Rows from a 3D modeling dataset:
** START **

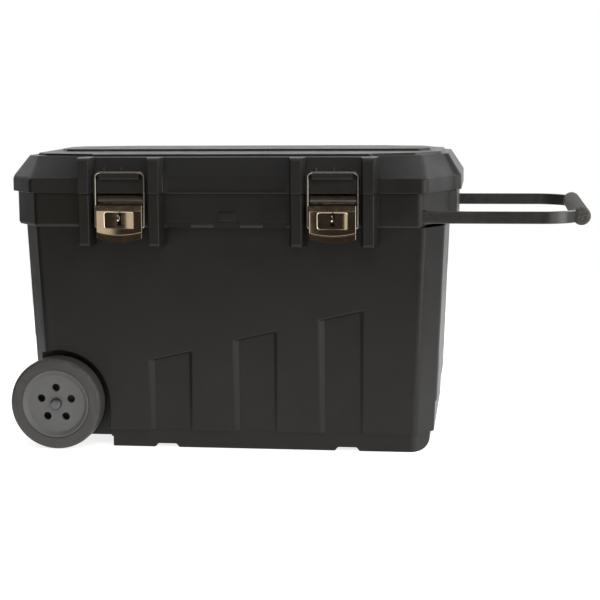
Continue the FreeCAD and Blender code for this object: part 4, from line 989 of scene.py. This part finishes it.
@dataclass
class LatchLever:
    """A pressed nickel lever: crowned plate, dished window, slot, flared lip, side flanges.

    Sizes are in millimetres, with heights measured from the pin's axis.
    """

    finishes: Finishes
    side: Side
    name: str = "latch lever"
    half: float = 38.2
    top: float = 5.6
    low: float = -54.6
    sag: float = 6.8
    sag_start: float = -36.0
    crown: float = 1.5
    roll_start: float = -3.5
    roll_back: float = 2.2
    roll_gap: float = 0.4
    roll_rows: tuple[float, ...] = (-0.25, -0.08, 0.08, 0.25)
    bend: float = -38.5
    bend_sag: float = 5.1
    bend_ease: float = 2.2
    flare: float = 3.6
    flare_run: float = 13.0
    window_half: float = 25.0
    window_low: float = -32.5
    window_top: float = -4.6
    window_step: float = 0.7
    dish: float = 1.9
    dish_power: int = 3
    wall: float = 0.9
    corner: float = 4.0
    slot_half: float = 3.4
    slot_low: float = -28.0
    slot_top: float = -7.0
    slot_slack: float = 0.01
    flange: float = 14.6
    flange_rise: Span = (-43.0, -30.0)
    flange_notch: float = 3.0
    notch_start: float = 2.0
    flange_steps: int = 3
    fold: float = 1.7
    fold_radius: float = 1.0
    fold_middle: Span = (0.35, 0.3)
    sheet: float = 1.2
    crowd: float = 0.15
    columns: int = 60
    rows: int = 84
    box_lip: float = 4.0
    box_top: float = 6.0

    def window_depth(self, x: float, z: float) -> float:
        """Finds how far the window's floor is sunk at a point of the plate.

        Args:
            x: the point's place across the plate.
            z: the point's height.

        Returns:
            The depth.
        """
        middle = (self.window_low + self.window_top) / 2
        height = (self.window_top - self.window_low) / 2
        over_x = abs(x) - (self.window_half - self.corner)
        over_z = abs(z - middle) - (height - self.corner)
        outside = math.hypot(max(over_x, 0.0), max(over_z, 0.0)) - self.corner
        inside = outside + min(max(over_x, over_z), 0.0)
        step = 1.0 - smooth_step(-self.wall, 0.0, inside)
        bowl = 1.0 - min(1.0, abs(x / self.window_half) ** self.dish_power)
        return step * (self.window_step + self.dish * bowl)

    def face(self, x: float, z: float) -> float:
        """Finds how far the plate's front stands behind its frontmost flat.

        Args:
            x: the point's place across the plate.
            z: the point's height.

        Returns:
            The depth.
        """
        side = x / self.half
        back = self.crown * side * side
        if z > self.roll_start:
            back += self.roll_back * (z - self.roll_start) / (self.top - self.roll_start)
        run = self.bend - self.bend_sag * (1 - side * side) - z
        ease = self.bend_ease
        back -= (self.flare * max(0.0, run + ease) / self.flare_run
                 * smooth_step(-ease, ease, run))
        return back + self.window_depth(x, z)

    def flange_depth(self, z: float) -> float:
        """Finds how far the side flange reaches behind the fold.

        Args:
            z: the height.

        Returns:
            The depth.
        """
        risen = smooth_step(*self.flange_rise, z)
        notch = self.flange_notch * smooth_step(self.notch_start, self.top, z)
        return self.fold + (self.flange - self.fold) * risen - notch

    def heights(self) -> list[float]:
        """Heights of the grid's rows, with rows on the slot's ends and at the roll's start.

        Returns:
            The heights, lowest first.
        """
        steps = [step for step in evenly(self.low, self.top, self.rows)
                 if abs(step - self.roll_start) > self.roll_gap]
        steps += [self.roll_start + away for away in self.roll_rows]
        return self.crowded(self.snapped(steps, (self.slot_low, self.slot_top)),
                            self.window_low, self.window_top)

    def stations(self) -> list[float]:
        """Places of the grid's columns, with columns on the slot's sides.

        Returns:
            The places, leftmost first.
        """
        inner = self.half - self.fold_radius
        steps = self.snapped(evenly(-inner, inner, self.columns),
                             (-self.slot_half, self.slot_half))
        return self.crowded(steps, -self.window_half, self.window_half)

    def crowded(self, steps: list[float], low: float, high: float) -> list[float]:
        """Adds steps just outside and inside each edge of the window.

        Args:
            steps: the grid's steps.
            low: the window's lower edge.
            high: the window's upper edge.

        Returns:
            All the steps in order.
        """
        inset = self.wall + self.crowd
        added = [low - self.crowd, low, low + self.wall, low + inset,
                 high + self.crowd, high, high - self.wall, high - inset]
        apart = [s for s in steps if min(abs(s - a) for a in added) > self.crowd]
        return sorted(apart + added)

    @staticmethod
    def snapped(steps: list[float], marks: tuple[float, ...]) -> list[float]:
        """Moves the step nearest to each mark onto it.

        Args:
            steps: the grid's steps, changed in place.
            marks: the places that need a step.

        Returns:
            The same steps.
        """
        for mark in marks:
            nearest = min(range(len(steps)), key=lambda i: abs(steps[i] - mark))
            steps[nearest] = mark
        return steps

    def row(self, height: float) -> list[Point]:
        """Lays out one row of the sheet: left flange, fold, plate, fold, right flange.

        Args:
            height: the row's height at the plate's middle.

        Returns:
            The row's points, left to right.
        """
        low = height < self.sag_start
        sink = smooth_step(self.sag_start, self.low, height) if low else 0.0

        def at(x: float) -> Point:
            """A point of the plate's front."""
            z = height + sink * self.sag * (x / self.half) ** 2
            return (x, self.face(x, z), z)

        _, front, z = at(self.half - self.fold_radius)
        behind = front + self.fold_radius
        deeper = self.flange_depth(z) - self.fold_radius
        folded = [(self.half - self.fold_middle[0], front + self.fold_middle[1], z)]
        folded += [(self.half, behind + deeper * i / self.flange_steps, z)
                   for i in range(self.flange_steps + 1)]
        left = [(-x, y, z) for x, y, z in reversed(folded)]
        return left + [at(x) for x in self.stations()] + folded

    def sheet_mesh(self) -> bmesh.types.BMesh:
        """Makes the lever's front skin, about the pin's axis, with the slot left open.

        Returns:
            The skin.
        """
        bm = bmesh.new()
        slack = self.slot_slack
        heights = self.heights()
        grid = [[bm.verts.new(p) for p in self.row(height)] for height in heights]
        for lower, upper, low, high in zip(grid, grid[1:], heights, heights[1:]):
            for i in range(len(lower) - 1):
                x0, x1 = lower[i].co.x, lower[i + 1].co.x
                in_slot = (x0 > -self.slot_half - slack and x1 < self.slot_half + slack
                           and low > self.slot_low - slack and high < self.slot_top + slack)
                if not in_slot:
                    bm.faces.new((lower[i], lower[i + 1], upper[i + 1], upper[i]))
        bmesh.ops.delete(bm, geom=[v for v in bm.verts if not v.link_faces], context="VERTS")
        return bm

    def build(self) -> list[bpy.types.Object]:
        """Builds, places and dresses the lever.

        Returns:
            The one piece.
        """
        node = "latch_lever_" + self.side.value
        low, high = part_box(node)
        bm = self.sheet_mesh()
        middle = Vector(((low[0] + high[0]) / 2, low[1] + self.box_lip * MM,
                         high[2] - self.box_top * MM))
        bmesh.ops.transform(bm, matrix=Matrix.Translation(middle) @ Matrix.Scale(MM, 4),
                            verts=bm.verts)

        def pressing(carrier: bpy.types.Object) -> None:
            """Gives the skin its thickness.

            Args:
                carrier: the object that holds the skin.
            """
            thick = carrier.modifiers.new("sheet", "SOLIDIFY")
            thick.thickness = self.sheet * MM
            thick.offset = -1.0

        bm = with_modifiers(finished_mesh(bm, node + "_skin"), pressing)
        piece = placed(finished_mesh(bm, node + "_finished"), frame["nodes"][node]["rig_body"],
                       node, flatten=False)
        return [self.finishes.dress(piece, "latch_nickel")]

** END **
** START **

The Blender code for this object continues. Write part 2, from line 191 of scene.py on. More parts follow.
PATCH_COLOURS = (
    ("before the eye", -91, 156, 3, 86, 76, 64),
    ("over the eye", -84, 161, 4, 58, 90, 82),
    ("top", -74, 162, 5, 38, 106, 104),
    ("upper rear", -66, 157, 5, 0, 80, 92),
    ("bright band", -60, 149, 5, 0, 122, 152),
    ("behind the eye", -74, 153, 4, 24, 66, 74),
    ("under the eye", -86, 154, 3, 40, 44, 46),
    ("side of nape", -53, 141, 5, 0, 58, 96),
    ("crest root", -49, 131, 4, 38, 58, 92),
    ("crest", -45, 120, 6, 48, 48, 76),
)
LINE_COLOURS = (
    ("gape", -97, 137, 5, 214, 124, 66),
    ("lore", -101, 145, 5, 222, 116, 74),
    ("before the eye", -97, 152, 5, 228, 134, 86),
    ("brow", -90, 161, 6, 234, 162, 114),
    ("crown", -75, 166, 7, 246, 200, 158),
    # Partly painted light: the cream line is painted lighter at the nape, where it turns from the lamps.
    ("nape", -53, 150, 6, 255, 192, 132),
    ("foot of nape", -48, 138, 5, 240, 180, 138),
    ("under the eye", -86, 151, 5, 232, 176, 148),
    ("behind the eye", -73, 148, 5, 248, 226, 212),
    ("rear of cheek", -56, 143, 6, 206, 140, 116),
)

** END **
** START **

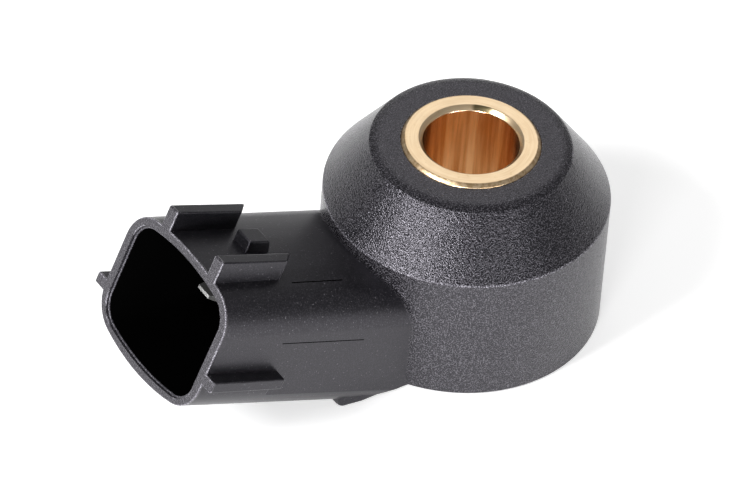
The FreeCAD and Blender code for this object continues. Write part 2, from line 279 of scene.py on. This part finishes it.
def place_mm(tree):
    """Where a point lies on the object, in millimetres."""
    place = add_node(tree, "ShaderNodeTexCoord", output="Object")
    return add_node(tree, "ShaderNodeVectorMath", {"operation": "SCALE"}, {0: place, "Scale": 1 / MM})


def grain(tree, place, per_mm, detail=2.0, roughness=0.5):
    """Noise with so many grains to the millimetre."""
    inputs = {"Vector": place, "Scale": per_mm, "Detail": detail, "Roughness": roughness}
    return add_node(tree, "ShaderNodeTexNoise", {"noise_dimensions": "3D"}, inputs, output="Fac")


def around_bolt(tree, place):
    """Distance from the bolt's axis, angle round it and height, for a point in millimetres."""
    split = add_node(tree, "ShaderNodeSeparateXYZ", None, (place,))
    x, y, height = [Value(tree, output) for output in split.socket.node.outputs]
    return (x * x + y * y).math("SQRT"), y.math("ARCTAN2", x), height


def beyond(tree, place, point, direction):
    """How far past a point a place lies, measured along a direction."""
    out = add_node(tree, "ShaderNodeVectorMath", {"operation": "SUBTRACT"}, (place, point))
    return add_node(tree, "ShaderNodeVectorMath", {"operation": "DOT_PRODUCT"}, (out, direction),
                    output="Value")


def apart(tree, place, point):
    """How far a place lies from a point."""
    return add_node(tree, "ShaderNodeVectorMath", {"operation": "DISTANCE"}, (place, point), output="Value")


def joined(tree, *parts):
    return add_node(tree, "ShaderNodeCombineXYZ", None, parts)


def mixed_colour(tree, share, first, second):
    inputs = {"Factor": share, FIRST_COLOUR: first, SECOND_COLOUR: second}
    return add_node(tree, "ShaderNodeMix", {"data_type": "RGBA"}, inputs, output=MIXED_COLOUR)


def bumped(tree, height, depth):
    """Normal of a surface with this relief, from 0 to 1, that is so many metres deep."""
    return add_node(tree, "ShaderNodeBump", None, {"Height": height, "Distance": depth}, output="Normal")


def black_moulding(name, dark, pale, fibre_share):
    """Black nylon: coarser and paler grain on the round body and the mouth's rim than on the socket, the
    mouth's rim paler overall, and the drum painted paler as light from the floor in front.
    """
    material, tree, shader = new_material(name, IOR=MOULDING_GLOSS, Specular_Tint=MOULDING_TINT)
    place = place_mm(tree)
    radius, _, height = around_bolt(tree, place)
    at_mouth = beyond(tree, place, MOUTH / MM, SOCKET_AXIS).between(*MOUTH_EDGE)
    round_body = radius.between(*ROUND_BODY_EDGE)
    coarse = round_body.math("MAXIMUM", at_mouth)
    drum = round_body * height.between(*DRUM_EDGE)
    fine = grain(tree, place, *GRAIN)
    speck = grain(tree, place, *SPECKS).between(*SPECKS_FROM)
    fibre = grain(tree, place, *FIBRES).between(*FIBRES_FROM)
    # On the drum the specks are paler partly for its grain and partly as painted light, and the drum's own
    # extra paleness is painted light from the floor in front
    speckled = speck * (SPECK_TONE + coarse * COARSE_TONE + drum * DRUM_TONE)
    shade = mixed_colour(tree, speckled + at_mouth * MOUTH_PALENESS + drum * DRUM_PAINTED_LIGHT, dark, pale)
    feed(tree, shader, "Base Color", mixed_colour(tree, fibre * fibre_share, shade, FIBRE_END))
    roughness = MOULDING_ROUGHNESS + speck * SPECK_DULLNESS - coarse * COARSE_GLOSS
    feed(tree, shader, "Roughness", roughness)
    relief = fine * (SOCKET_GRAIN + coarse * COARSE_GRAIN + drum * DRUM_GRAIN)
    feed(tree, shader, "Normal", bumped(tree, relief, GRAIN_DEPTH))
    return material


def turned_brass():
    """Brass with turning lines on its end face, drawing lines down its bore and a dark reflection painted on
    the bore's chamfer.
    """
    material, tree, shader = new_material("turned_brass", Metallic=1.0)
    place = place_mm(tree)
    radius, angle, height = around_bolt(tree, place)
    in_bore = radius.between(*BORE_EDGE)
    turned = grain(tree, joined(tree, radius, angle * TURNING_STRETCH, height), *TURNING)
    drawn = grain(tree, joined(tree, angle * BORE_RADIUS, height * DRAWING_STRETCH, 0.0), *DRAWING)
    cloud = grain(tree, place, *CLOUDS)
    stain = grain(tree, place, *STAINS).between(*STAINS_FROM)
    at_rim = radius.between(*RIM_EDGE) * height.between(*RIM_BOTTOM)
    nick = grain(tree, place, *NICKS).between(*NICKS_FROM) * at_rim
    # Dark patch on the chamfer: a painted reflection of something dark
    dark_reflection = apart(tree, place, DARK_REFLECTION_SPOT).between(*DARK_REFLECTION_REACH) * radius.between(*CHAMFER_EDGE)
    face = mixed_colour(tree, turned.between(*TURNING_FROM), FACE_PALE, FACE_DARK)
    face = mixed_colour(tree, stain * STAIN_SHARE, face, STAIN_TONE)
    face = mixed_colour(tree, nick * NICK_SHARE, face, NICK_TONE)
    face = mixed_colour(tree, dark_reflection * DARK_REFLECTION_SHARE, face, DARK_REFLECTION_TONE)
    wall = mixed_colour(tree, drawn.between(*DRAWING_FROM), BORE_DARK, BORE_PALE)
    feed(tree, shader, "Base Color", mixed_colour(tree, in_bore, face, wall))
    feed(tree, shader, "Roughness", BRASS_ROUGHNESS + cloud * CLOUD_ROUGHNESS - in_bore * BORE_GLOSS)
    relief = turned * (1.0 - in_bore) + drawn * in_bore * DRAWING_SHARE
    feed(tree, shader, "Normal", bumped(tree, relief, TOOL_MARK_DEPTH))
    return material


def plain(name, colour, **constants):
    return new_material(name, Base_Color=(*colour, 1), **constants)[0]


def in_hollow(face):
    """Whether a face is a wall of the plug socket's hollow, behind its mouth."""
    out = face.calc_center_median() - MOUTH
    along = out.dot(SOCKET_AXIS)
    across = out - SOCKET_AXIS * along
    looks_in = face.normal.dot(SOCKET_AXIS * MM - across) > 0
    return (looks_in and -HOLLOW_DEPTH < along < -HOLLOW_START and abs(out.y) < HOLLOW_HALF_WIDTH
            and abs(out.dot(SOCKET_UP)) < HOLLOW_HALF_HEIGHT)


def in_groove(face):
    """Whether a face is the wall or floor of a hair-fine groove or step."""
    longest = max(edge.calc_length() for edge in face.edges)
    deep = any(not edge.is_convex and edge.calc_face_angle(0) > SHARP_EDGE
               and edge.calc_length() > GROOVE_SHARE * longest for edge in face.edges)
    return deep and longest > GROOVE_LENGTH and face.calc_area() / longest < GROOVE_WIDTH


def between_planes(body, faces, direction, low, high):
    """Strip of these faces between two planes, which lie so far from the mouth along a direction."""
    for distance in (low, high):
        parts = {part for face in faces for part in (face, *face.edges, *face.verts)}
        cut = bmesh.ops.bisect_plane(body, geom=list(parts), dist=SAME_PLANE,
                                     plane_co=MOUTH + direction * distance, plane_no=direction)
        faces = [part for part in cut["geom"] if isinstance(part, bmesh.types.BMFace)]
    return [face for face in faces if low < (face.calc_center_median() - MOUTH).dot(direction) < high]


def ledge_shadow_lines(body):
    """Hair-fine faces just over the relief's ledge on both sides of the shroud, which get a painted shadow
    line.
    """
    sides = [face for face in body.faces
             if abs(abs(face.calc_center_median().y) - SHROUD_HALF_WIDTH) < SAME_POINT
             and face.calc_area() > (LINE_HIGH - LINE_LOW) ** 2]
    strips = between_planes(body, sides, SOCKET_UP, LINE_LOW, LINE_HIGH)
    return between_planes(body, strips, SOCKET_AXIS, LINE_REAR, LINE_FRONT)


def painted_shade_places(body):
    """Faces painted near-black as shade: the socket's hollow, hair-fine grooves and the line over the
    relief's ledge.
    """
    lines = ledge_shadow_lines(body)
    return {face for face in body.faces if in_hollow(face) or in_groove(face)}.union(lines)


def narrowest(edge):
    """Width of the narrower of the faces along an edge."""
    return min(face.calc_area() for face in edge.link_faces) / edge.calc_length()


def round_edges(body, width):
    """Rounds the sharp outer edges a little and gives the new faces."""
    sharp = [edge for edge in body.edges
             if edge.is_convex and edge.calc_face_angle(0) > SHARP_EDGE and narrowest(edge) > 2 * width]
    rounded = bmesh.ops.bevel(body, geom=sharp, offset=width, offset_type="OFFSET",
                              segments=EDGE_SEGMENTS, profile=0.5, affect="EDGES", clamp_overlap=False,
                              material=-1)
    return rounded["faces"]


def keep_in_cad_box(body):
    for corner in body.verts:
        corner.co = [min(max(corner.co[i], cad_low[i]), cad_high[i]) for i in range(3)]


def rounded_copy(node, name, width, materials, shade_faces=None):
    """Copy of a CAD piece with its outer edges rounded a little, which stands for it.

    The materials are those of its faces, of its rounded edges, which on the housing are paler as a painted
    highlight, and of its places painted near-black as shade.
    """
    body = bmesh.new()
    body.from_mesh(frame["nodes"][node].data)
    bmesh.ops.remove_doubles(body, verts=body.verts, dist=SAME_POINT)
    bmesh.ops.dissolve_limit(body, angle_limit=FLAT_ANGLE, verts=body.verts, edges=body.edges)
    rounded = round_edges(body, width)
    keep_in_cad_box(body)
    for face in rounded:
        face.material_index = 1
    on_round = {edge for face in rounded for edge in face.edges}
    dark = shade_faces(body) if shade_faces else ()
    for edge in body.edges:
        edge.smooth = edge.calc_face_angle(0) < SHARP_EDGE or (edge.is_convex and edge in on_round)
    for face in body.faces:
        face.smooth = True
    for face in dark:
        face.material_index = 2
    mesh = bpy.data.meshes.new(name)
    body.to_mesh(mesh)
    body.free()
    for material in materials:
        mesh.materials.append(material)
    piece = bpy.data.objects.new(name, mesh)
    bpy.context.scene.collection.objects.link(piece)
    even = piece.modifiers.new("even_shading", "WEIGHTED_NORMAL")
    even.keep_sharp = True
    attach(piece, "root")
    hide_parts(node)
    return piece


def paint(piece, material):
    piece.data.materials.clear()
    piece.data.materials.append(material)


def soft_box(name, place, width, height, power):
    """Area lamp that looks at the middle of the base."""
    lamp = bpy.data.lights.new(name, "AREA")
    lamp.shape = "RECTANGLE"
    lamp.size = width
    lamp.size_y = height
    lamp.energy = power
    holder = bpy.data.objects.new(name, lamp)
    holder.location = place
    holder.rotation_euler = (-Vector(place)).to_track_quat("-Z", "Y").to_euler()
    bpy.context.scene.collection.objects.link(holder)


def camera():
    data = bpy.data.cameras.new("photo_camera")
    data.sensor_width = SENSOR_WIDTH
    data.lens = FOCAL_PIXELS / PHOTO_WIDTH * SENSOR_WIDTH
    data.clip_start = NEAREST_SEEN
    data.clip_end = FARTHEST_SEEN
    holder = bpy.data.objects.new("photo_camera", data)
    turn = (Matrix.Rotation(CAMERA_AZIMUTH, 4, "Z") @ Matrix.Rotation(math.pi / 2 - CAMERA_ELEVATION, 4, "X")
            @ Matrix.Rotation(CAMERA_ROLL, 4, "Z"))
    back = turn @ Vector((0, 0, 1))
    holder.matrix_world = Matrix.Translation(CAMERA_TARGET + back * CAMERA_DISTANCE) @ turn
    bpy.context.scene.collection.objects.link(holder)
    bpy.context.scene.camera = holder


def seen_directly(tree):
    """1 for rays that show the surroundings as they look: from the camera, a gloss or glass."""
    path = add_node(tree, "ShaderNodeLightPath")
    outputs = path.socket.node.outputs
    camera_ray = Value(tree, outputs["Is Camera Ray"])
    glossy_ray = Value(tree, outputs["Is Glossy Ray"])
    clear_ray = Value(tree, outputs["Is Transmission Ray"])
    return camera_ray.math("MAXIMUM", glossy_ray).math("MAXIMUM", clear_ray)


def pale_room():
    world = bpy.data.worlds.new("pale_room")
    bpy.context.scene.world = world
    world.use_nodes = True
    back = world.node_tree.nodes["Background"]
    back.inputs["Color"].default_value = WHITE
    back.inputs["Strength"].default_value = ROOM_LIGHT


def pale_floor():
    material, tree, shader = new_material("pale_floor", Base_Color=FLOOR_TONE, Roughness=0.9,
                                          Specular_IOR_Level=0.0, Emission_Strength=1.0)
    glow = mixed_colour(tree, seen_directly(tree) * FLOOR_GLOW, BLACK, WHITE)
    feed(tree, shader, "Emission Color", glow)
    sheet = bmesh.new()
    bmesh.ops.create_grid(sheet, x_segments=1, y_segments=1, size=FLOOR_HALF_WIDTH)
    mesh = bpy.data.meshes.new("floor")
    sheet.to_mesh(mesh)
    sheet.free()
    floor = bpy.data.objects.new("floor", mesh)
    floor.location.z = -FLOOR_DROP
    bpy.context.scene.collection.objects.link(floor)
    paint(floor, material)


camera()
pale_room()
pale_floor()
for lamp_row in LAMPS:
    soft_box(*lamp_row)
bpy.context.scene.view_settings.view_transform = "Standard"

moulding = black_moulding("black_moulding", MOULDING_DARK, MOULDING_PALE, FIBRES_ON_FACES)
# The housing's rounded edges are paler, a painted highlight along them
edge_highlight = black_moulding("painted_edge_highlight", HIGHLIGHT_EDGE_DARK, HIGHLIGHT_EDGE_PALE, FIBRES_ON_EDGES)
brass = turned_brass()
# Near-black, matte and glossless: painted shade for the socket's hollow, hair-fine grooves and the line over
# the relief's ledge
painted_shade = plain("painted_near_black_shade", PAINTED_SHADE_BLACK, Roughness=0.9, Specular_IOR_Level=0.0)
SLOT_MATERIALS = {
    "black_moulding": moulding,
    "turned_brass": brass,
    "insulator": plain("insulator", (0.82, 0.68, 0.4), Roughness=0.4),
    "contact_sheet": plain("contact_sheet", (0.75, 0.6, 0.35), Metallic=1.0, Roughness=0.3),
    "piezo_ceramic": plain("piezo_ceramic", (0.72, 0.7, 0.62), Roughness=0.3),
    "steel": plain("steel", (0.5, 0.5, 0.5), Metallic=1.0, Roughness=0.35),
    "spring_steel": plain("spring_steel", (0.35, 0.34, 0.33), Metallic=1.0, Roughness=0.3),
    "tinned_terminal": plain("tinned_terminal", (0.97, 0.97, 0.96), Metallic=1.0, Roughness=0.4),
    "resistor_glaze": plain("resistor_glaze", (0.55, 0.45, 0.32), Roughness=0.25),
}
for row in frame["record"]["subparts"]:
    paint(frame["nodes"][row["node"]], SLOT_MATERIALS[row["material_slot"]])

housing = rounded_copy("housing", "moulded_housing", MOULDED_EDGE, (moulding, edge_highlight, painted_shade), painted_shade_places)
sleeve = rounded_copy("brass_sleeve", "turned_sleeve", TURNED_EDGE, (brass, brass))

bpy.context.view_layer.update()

** END **

Your answer should be one number: how many lines of the listing include the word "root".

▸ EXERCISE SOLUTION
2